(Stored items)

────────────────────

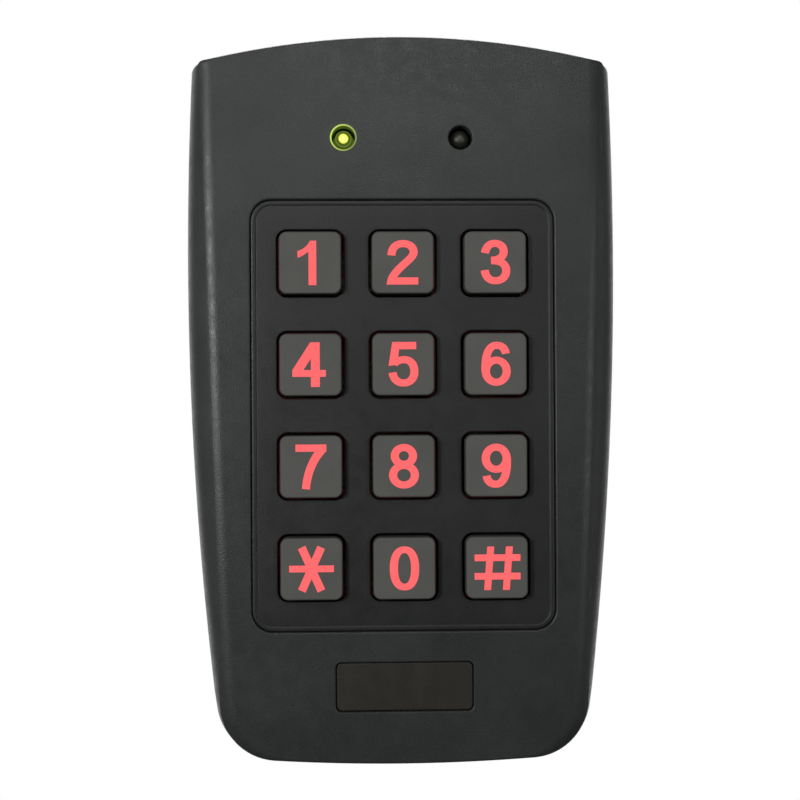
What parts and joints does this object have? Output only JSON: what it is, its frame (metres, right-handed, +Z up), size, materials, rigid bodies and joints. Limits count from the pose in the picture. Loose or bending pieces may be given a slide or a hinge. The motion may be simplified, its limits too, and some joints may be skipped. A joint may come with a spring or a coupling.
{
  "type": "keypad access reader",
  "caption": "Wall-mounted access reader with an arched housing, a telephone-layout pad of backlit square keys, two status lights and a blank name label.",
  "frame": {"origin": "middle of the back plate's wall face, half way up the housing", "axes": "+Z up, +X to the right as seen from the front, +Y out of the back into the wall, so the keys face -Y"},
  "size_m": [0.0724, 0.0271, 0.121],
  "materials": {
    "cover_plastic": "fine moulded texture, dark charcoal",
    "panel_plastic": "smooth satin, near black",
    "key_silicone": "matte grey coated silicone with lit legends",
    "mat_silicone": "translucent red-lit silicone",
    "label_film": "blank dark brown insert",
    "light_green": "clear lens, lit yellow-green",
    "light_dark": "smoked lens, unlit",
    "board_laminate": "green solder mask",
    "coil_copper": "enamelled copper winding",
    "black_resin": "moulded epoxy",
    "steel": "plated",
    "cream_nylon": "nylon",
    "seal_rubber": "soft black rubber",
    "backlight_red": "lit red chip"
  },
  "bodies": {
    "housing": {"front_cover": "cover_plastic", "back_plate": "cover_plastic", "keypad_bezel": "panel_plastic", "name_label": "label_film", "key_mat": "mat_silicone", "status_light_left": "light_green", "status_light_right": "light_dark", "circuit_board": "board_laminate", "antenna_coil": "coil_copper", "microcontroller": "black_resin", "voltage_regulator": "black_resin", "buzzer": "black_resin", "tamper_sensor": "black_resin", "capacitor": "steel", "cable_connector": "cream_nylon", "gasket": "seal_rubber", "cable_grommet": "seal_rubber", "security_screw": "steel", "key_1_skirt": "mat_silicone", "key_2_skirt": "mat_silicone", "key_3_skirt": "mat_silicone", "key_4_skirt": "mat_silicone", "key_5_skirt": "mat_silicone", "key_6_skirt": "mat_silicone", "key_7_skirt": "mat_silicone", "key_8_skirt": "mat_silicone", "key_9_skirt": "mat_silicone", "key_star_skirt": "mat_silicone", "key_0_skirt": "mat_silicone", "key_hash_skirt": "mat_silicone", "backlight_1": "backlight_red", "backlight_2": "backlight_red", "backlight_3": "backlight_red", "backlight_4": "backlight_red", "backlight_5": "backlight_red", "backlight_6": "backlight_red", "board_screw_1": "steel", "board_screw_2": "steel", "board_screw_3": "steel", "board_screw_4": "steel"},
    "key_1": {"key_1": "key_silicone"},
    "key_2": {"key_2": "key_silicone"},
    "key_3": {"key_3": "key_silicone"},
    "key_4": {"key_4": "key_silicone"},
    "key_5": {"key_5": "key_silicone"},
    "key_6": {"key_6": "key_silicone"},
    "key_7": {"key_7": "key_silicone"},
    "key_8": {"key_8": "key_silicone"},
    "key_9": {"key_9": "key_silicone"},
    "key_star": {"key_star": "key_silicone"},
    "key_0": {"key_0": "key_silicone"},
    "key_hash": {"key_hash": "key_silicone"}
  },
  "joints": [
    {"name": "key_1_press", "type": "slide", "parent": "housing", "child": "key_1", "axis": [0, 1, 0], "range_m": [0, 0.001], "stiffness_N_per_m": 1200, "deforming": ["key_1_skirt"]},
    {"name": "key_2_press", "type": "slide", "parent": "housing", "child": "key_2", "axis": [0, 1, 0], "range_m": [0, 0.001], "stiffness_N_per_m": 1200, "deforming": ["key_2_skirt"]},
    {"name": "key_3_press", "type": "slide", "parent": "housing", "child": "key_3", "axis": [0, 1, 0], "range_m": [0, 0.001], "stiffness_N_per_m": 1200, "deforming": ["key_3_skirt"]},
    {"name": "key_4_press", "type": "slide", "parent": "housing", "child": "key_4", "axis": [0, 1, 0], "range_m": [0, 0.001], "stiffness_N_per_m": 1200, "deforming": ["key_4_skirt"]},
    {"name": "key_5_press", "type": "slide", "parent": "housing", "child": "key_5", "axis": [0, 1, 0], "range_m": [0, 0.001], "stiffness_N_per_m": 1200, "deforming": ["key_5_skirt"]},
    {"name": "key_6_press", "type": "slide", "parent": "housing", "child": "key_6", "axis": [0, 1, 0], "range_m": [0, 0.001], "stiffness_N_per_m": 1200, "deforming": ["key_6_skirt"]},
    {"name": "key_7_press", "type": "slide", "parent": "housing", "child": "key_7", "axis": [0, 1, 0], "range_m": [0, 0.001], "stiffness_N_per_m": 1200, "deforming": ["key_7_skirt"]},
    {"name": "key_8_press", "type": "slide", "parent": "housing", "child": "key_8", "axis": [0, 1, 0], "range_m": [0, 0.001], "stiffness_N_per_m": 1200, "deforming": ["key_8_skirt"]},
    {"name": "key_9_press", "type": "slide", "parent": "housing", "child": "key_9", "axis": [0, 1, 0], "range_m": [0, 0.001], "stiffness_N_per_m": 1200, "deforming": ["key_9_skirt"]},
    {"name": "key_star_press", "type": "slide", "parent": "housing", "child": "key_star", "axis": [0, 1, 0], "range_m": [0, 0.001], "stiffness_N_per_m": 1200, "deforming": ["key_star_skirt"]},
    {"name": "key_0_press", "type": "slide", "parent": "housing", "child": "key_0", "axis": [0, 1, 0], "range_m": [0, 0.001], "stiffness_N_per_m": 1200, "deforming": ["key_0_skirt"]},
    {"name": "key_hash_press", "type": "slide", "parent": "housing", "child": "key_hash", "axis": [0, 1, 0], "range_m": [0, 0.001], "stiffness_N_per_m": 1200, "deforming": ["key_hash_skirt"]}
  ]
}
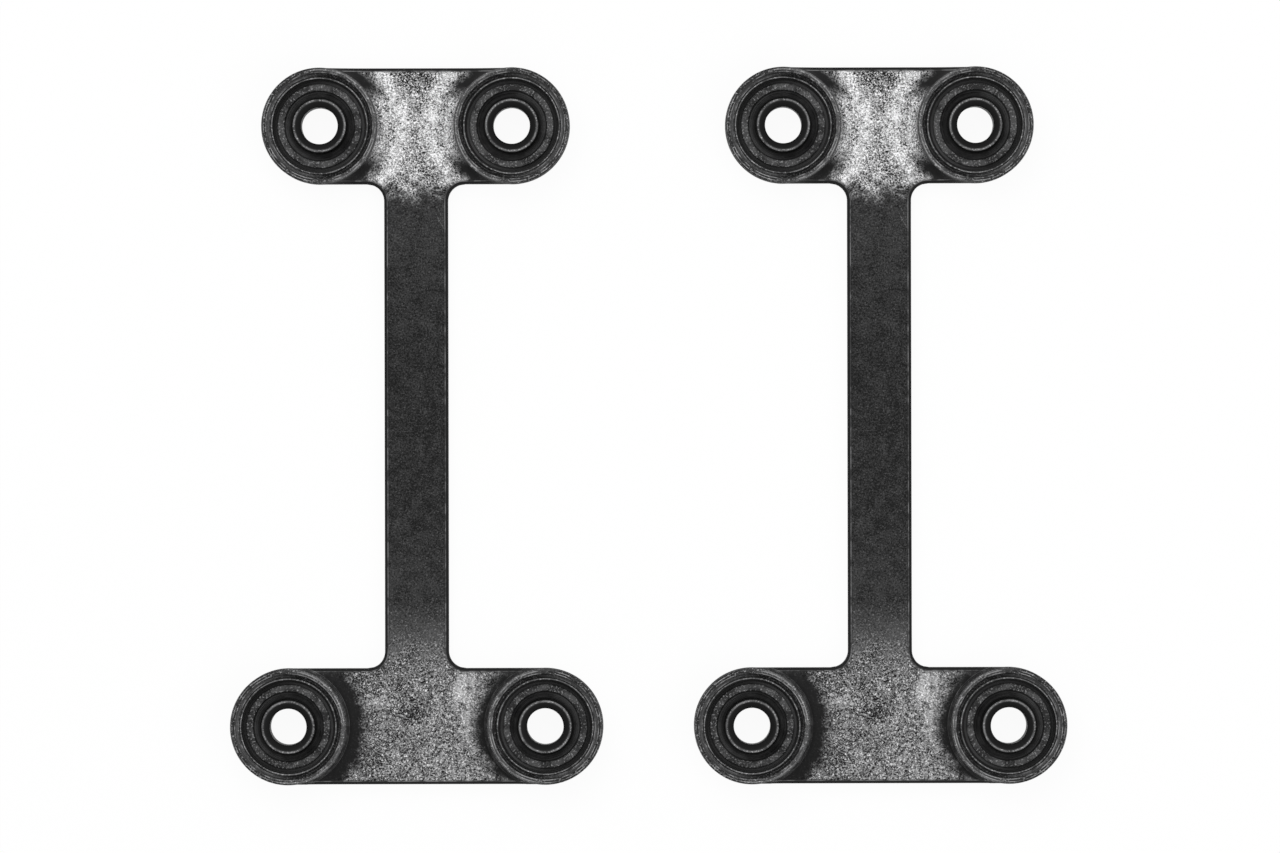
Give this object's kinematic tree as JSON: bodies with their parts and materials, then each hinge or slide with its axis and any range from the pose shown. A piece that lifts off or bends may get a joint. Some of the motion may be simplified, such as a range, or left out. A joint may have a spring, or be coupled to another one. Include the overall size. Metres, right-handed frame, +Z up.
{
  "type": "friction stay link plate pair",
  "caption": "Pair of blackened I-shaped link plates for a window friction stay, with a stepped socket at each corner holding a friction pivot with a swivelling bolt sleeve.",
  "frame": {"origin": "centre of the pair's footprint on the face that both plates lie on", "axes": "+Z up out of the sockets, +Y from the wide bars to the narrow bars, +X from the left plate to the right plate"},
  "size_m": [0.1872, 0.1606, 0.01],
  "materials": {
    "blackened_casting": "blackened, as cast with worn high spots",
    "sleeve_steel": "blackened, worn bright on the lip",
    "spring_steel": "oiled blue-grey",
    "washer_steel": "ground",
    "friction_plastic": "moulded, fine grain",
    "retainer_steel": "blackened, bright along its edge"
  },
  "bodies": {
    "left_plate": {"left_link_plate": "blackened_casting", "left_narrow_left_disc_spring": "spring_steel", "left_narrow_left_thrust_washer": "washer_steel", "left_narrow_left_friction_ring": "friction_plastic", "left_narrow_left_retainer_ring": "retainer_steel", "left_narrow_right_disc_spring": "spring_steel", "left_narrow_right_thrust_washer": "washer_steel", "left_narrow_right_friction_ring": "friction_plastic", "left_narrow_right_retainer_ring": "retainer_steel", "left_wide_left_disc_spring": "spring_steel", "left_wide_left_thrust_washer": "washer_steel", "left_wide_left_friction_ring": "friction_plastic", "left_wide_left_retainer_ring": "retainer_steel", "left_wide_right_disc_spring": "spring_steel", "left_wide_right_thrust_washer": "washer_steel", "left_wide_right_friction_ring": "friction_plastic", "left_wide_right_retainer_ring": "retainer_steel"},
    "right_plate": {"right_link_plate": "blackened_casting", "right_narrow_left_disc_spring": "spring_steel", "right_narrow_left_thrust_washer": "washer_steel", "right_narrow_left_friction_ring": "friction_plastic", "right_narrow_left_retainer_ring": "retainer_steel", "right_narrow_right_disc_spring": "spring_steel", "right_narrow_right_thrust_washer": "washer_steel", "right_narrow_right_friction_ring": "friction_plastic", "right_narrow_right_retainer_ring": "retainer_steel", "right_wide_left_disc_spring": "spring_steel", "right_wide_left_thrust_washer": "washer_steel", "right_wide_left_friction_ring": "friction_plastic", "right_wide_left_retainer_ring": "retainer_steel", "right_wide_right_disc_spring": "spring_steel", "right_wide_right_thrust_washer": "washer_steel", "right_wide_right_friction_ring": "friction_plastic", "right_wide_right_retainer_ring": "retainer_steel"},
    "left_narrow_left_sleeve": {"left_narrow_left_pivot_sleeve": "sleeve_steel"},
    "left_narrow_right_sleeve": {"left_narrow_right_pivot_sleeve": "sleeve_steel"},
    "left_wide_left_sleeve": {"left_wide_left_pivot_sleeve": "sleeve_steel"},
    "left_wide_right_sleeve": {"left_wide_right_pivot_sleeve": "sleeve_steel"},
    "right_narrow_left_sleeve": {"right_narrow_left_pivot_sleeve": "sleeve_steel"},
    "right_narrow_right_sleeve": {"right_narrow_right_pivot_sleeve": "sleeve_steel"},
    "right_wide_left_sleeve": {"right_wide_left_pivot_sleeve": "sleeve_steel"},
    "right_wide_right_sleeve": {"right_wide_right_pivot_sleeve": "sleeve_steel"}
  },
  "joints": [
    {"name": "right_plate_lift", "type": "slide", "parent": "left_plate", "child": "right_plate", "axis": [0, 0, 1], "range_m": [0, 0.06]},
    {"name": "left_narrow_left_swivel", "type": "hinge", "parent": "left_plate", "child": "left_narrow_left_sleeve", "pos_m": [-0.0734, 0.06725, 0], "axis": [0, 0, 1], "continuous": true},
    {"name": "left_narrow_right_swivel", "type": "hinge", "parent": "left_plate", "child": "left_narrow_right_sleeve", "pos_m": [-0.0304, 0.06725, 0], "axis": [0, 0, 1], "continuous": true},
    {"name": "left_wide_left_swivel", "type": "hinge", "parent": "left_plate", "child": "left_wide_left_sleeve", "pos_m": [-0.08065, -0.06725, 0], "axis": [0, 0, 1], "continuous": true},
    {"name": "left_wide_right_swivel", "type": "hinge", "parent": "left_plate", "child": "left_wide_right_sleeve", "pos_m": [-0.02315, -0.06725, 0], "axis": [0, 0, 1], "continuous": true},
    {"name": "right_narrow_left_swivel", "type": "hinge", "parent": "right_plate", "child": "right_narrow_left_sleeve", "pos_m": [0.0304, 0.06725, 0], "axis": [0, 0, 1], "continuous": true},
    {"name": "right_narrow_right_swivel", "type": "hinge", "parent": "right_plate", "child": "right_narrow_right_sleeve", "pos_m": [0.0734, 0.06725, 0], "axis": [0, 0, 1], "continuous": true},
    {"name": "right_wide_left_swivel", "type": "hinge", "parent": "right_plate", "child": "right_wide_left_sleeve", "pos_m": [0.02315, -0.06725, 0], "axis": [0, 0, 1], "continuous": true},
    {"name": "right_wide_right_swivel", "type": "hinge", "parent": "right_plate", "child": "right_wide_right_sleeve", "pos_m": [0.08065, -0.06725, 0], "axis": [0, 0, 1], "continuous": true}
  ]
}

────────────────────

• [Instructions for the task]
Give the count of lines holding the word "with" and nothing more.

• [The response]
6